Anyway, the curveball was clearly Eovaldi’s fourth best pitch last season behind his fastball, splitter, and slider. It was his third best pitch until the split-finger knocked it down a peg on the depth chart. Given the results over the years, de-emphasizing the curveball is a smart move:
|Velo||Whiff%||GB%||Opp. AVG||Opp. ISO|
Eovaldi’s curveball has not been an effective pitch at all. He’s been able to get some ground balls with it, but the lack of swings and misses is a problem, as evidenced by the opponent’s batting average against the pitch. The curveball used to be Eovaldi’s third best pitch. Now it’s his fourth. That’s where it belongs.
Spring Training is the best time to toy with pitches and Eovaldi’s smart to work on his curveball this spring. I do wonder whether the pitch is worth the effort, however. This is a pitch he’s been throwing his entire career — we’re talking hundreds of innings here — and Eovaldi has not yet been able to refine it to the point of reliability. Perhaps Rothschild can help. I guess we’ll find out this spring.
The addition of the splitter was huge for Eovaldi last year because it gave him the swing-and-miss offering he desperately needed. It also knocked his slider down a peg, which is good, because his slider isn’t great either. The split gave Eovaldi a legitimate put-away pitch. Here is what Eovaldi was worked with once he switched from the forkball grip to the splitter grip. League averages are in parentheses.
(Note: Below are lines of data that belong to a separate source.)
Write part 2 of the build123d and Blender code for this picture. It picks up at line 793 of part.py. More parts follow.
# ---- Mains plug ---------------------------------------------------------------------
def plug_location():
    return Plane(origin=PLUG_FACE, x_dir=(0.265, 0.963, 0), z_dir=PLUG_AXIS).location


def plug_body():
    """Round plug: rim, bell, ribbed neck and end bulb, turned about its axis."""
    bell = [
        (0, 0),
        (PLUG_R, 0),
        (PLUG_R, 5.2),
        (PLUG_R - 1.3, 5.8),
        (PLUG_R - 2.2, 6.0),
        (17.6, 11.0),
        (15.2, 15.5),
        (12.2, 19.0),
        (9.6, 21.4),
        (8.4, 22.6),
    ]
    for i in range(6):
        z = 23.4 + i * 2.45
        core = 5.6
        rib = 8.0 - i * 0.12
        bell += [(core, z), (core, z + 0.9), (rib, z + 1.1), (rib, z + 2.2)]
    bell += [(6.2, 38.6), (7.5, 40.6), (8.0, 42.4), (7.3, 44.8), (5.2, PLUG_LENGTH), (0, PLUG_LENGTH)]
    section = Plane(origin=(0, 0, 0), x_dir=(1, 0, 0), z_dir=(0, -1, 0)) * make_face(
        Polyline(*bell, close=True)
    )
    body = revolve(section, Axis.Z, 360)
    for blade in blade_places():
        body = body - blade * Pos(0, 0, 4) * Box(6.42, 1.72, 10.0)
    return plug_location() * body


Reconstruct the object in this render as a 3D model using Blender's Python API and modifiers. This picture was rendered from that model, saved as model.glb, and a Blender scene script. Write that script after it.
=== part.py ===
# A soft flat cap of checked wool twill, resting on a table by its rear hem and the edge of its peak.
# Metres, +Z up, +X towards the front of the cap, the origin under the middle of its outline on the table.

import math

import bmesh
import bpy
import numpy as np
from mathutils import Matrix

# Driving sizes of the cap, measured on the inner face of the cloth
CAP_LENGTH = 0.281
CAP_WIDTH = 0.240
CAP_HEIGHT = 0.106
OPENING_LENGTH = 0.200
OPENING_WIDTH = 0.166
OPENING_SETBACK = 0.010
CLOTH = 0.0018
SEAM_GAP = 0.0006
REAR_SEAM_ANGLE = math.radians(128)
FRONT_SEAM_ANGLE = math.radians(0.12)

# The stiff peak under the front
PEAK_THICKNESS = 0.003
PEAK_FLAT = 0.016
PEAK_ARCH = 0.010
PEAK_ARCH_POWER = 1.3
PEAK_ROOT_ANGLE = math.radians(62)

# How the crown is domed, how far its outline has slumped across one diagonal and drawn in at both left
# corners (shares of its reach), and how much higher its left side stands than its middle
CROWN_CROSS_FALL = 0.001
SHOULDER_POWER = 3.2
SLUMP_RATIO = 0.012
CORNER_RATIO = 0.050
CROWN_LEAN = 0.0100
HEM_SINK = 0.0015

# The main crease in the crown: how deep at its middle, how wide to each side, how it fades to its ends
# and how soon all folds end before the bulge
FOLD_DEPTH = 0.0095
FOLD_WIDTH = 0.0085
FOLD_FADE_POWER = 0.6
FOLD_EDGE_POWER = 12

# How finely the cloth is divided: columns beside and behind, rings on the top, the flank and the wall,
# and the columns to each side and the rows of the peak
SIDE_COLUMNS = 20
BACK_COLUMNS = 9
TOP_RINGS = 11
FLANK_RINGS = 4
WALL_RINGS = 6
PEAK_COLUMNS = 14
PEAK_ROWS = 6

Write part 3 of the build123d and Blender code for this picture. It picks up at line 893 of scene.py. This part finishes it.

|% Thrown||Velo.||Whiff%||GB%||Opp. AVG||Opp. ISO|
|FB||44.0%||98.2 (92.4)||7.3% (6.9%)||44.1% (37.9%)||.262 (.271)||.094 (.180)|
|SPL||28.7%||89.7 (84.3)||16.8% (14.9%)||69.9% (47.8%)||.211 (.223)||.023 (.132)|
|SL||19.6%||85.4 (84.2)||11.7% (15.2%)||50.9% (43.9%)||.278 (.223)||.058 (.136)|
|CB||7.8%||76.9 (77.8)||4.5% (11.1%)||40.0% (48.7%)||.273 (.208)||.000 (.116)|
The splitter gave Eovaldi a bonafide above-average pitch. It got whiffs and grounders, and he threw it a lot. Perfect. His fastball was also a tick above average as well. Both his slider and curveball were below-average though, with the slider showing some more promise thanks to the ground ball ability.
Eovaldi’s curveball wasn’t good at anything. Didn’t get grounders, didn’t get whiffs, nothing. He didn’t throw it much at all and for good reason. It’s not a good pitch. I wonder if Eovaldi is best off scrapping his curveball entirely — or using it even less, maybe as nothing more than a surprise pitch he throws once or twice a game early in the count when hitters sit fastball — and focusing his efforts on his slider this spring.
The way I see, Eovaldi will primarily be a fastball/splitter pitcher going forward. Those are his top two weapons for pretty obvious reasons. He needs a third pitch, definitely, and his slider is ahead of his curveball. It is right now and has been his entire career. Remember, we’re talking about a third pitch here. It doesn’t need to be great, just something hitters respect. The slider is much closer to that right now than the curve.
There’s nothing wrong with playing around with different pitches in Spring Training. It’s the perfect time to do it. And who knows, maybe Rothschild will tweak Eovaldi’s curveball grip and the pitch turns into a hammer. It’s unlikely but stranger things have happened. Unless the curve does take a step forward these next few weeks, it’s not a pitch worth emphasizing in the regular season. Stick with the fastball, splitter, and some sliders. The curve is trouble.